The surprising levels of unity can also be attributed to the Lib Dems’ recent electoral performances. Since their wipeout in May, the party has been picking up council by-election victories including a totemic win in Eton. Although 47% of their voters say they won’t do so again, their poll ratings have picked up since May. And commentators have also started softening their take on the party with Steve Richards, Matthew D’Ancona and Polly Toynbee all offering glimmers of light in the party’s fortunes.

2) Nick Clegg is safe as leader

The Lib Dems have shown a ruthlessness in recent years in dispatching unpopular leaders. Despite net satisfaction ratings of -28, no-one is seriously threatening Clegg’s position. Part of this is down to a lack of alternatives. One prominent activist told me that there was no-one on a par with him. Huhne is, don’t forget, a two-time leadership loser who is weakened by the ongoing investigation by Essex police.

Tim Farron – although popular with the grassroots – is not taken seriously by his colleagues; even before he crashed and burned on Daily Politics, Paul Waugh tweeted:

‘Latest gag from Lib Dem minister: “Q: What does Tim Farron want to be when he grows up? A: Simon Hughes”.’

Whether he leads the Lib Dems into the next election is, of course, open to speculation. But rumours that Clegg will take up a position at the European Commission in 2014 have been dismissed in the strongest possible terms as mischief making by Labour and Tory commentators.

3) The Lib Dems’ strategy is focused on differentiation…

Lib Dem ministers and activists alike are united behind a strategy of “differentiation” (the process of drawing a distinction on policy with the coalition). They hope that over time the public will give them credit for delivering their priorities and blocking right-wing Tory ideas.

The heavy briefing on raising the tax threshold to £12,500 and keeping the 50p rate over the weekend was part of this effort. Measures on the environment and support for early years are expected to feature in Nick Clegg’s speech today as a further attempt to set out the distinct Lib Dem agenda within government.

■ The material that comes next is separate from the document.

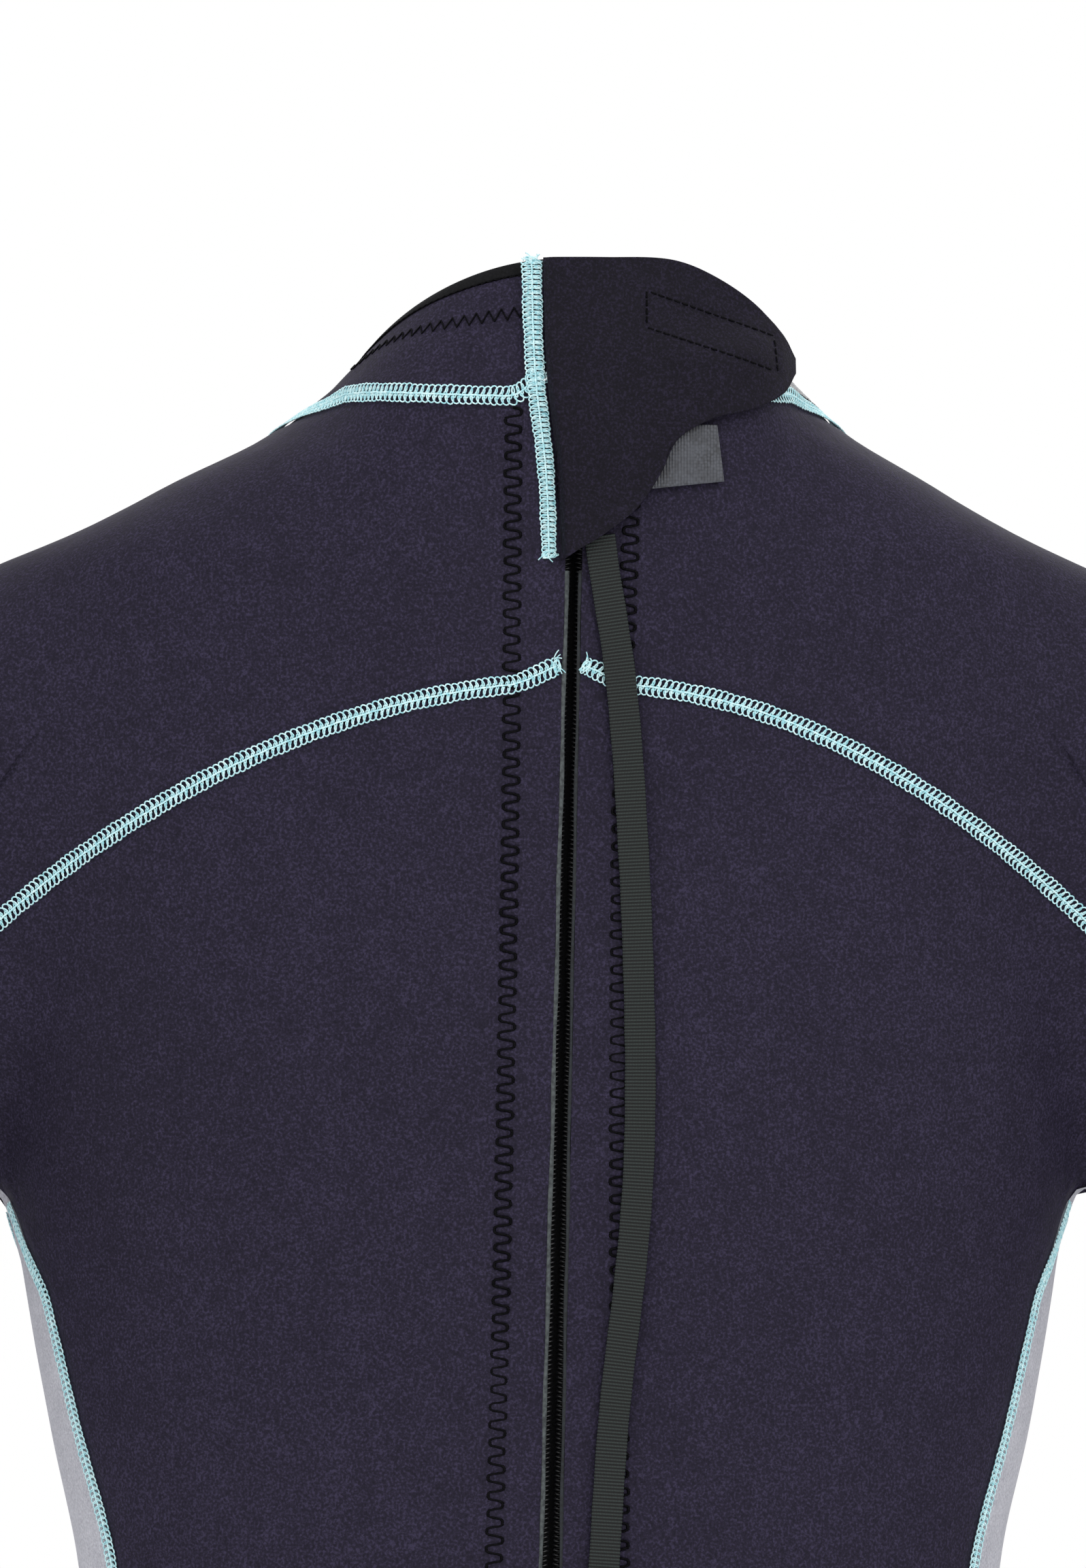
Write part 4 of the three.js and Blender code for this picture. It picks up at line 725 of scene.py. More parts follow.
def refine(name, new_name, look, cuts, rim_look=None, levels=(0.0, -FOAM)):
    """A finer copy of a panel's solid: its faces are cut up and drawn on to the form, at their own depths."""
    bm = copy_of(name, 0.02)
    bmesh.ops.dissolve_limit(bm, angle_limit=0.0001, verts=[], edges=[])
    bmesh.ops.join_triangles(bm, faces=bm.faces, angle_face_threshold=0.9, angle_shape_threshold=1.2,
                             cmp_seam=False)
    before = places(bm)
    depth = suit_form(before)
    if name == "front_panel":
        # Its solid rises at the middle of the neck as the back does; the cut is level there.
        rise = NECK_RISE * (1 - ramp(9, 22, np.abs(before[:, 0]))) * (1 - ramp(10, 60, -42 - before[:, 2]))
        put(bm.verts, before - rise[:, None] * np.array([0, 0, 1]))
    layer = bm.verts.layers.float.new("depth")
    for v, d in zip(bm.verts, depth):
        v[layer] = 0.0 if d > sum(levels) / 2 else 1.0
    long_edges = [e for e in bm.edges if e.calc_length() > FOAM + 1.5]
    bmesh.ops.subdivide_edges(bm, edges=long_edges, cuts=cuts, use_grid_fill=True)
    share = np.array([v[layer] for v in bm.verts])
    settled = upright(places(bm))
    for _ in range(5):
        s = slope_of(body, settled)
        goal = levels[0] + (levels[1] - levels[0]) * share
        settled += s * ((goal - body(settled)) / np.maximum((s * s).sum(1), 0.04))[:, None]
    outward = normals_of(body, settled)
    top = share < 0.5
    settled[top] += outward[top] * relief(leaned(settled[top]))[:, None]
    put(bm.verts, leaned(settled))
    if rim_look:
        for f in bm.faces:
            f.material_index = len({v[layer] > 0.5 for v in f.verts}) - 1
    obj = piece(new_name, bm, look, "suit", (name,), (rim_look,) if rim_look else ())
    for face in obj.data.polygons:
        face.use_smooth = face.material_index == 0 if rim_look else True
    return obj


FINE, PLAIN = 8, 4
for side in ("right", "left"):
    refine(f"back_panel_{side}", f"neoprene_back_{side}", navy, FINE, foam_edge)
    refine(f"shoulder_panel_{side}", f"neoprene_shoulder_{side}", navy, FINE, foam_edge)
    refine(f"side_panel_{side}", f"neoprene_side_{side}", grey, FINE)
    refine(f"sleeve_panel_{side}", f"neoprene_sleeve_{side}", navy, PLAIN)
    refine(f"underarm_panel_{side}", f"neoprene_underarm_{side}", grey, PLAIN)
    refine(f"leg_back_{side}", f"neoprene_leg_back_{side}", navy, PLAIN)
    refine(f"leg_front_{side}", f"neoprene_leg_front_{side}", navy, PLAIN)
    refine(f"leg_side_{side}", f"neoprene_leg_side_{side}", grey, PLAIN)
refine("front_panel", "neoprene_front", navy, PLAIN)

# ---- Tubes of thread -------------------------------------------------------------------------------------------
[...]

This is all well and good in a week where they have the media’s sole attention but it’s unclear how it will work once they get back to Westminster. At some point soon, the Government will have to update its coalition agreement. For this to have any credibility it will have to include some new policies rather than being a blank piece of paper accompanied by a briefing operation setting out what was omitted.

The Lib Dems will also need to be careful to ensure that differentiation does not go too far and lead to splits. If the European Central Bank judges that it needs the right to issue Eurobonds, a European treaty revision will almost certainly be necessary. How that is handled – and in particular whether the move goes to a referendum – will test the coalition’s coherence beyond almost any other issue.

4) …but they are unable to differentiate themselves on the economy

No matter how much differentiation the Lib Dems are able to achieve on public service reform or tax policy, they will struggle to do so on voters’ number one issue: the economy. Nick Clegg has described the coalition agreement as his “original sin” and their unwillingness to negotiate a slower deficit reduction programme of any kind is likely to be what many voters ultimately find impossible to forgive.

Evan Harris – speaking at IPPR’s fringe – set out that the Lib Dems had no political choice on cuts since a longer deficit reduction programme would have meant being bound with the Tories to a further programme of cuts going into the 2015 election. But this may become the reality despite their austerity programme.

If further downgrades yesterday by the IMF to growth forecasts for 2011 and 2012 prove true, it will mean that the spending review of 2014 will need to do more to close the deficit. Instead of being able to perform a pre-election tax giveaway, the Coalition will be forced to set out where future tax rises or spending cuts will come from, or risk missing their treasured fiscal targets.

5) The 2015 electoral strategy is unclear

Despite the conference cheer over their role in government and the uptick in the polls, no Lib Dem I heard was able to clearly articulate what their 2015 electoral strategy would be. Some, like Evan Harris, at least say that the party will have to replace those “protest voters” that they have lost as a natural result of becoming a governing party.

One perfectly reasonable strategy, which may end up being the implicit, if not explicit, goal in 2015 would be to manage expectations and institute a damage limitation exercise. The boundary review will cost them a fairly modest seven seats in England (fewer than some had predicted) while delivering safer seats for some of their more vulnerable MPs including Simon Hughes.

Even an extreme swing of seven points to Labour and three points to the Tories (leaving the Lib Dems on 13 per cent) would let them keep around two-thirds of their MPs. No doubt the third facing the boot from Westminster will feel pretty bitter about their predicament. But against hyperbolic claims of extinction by some, there may be an explanation other than delusion for their collective calm.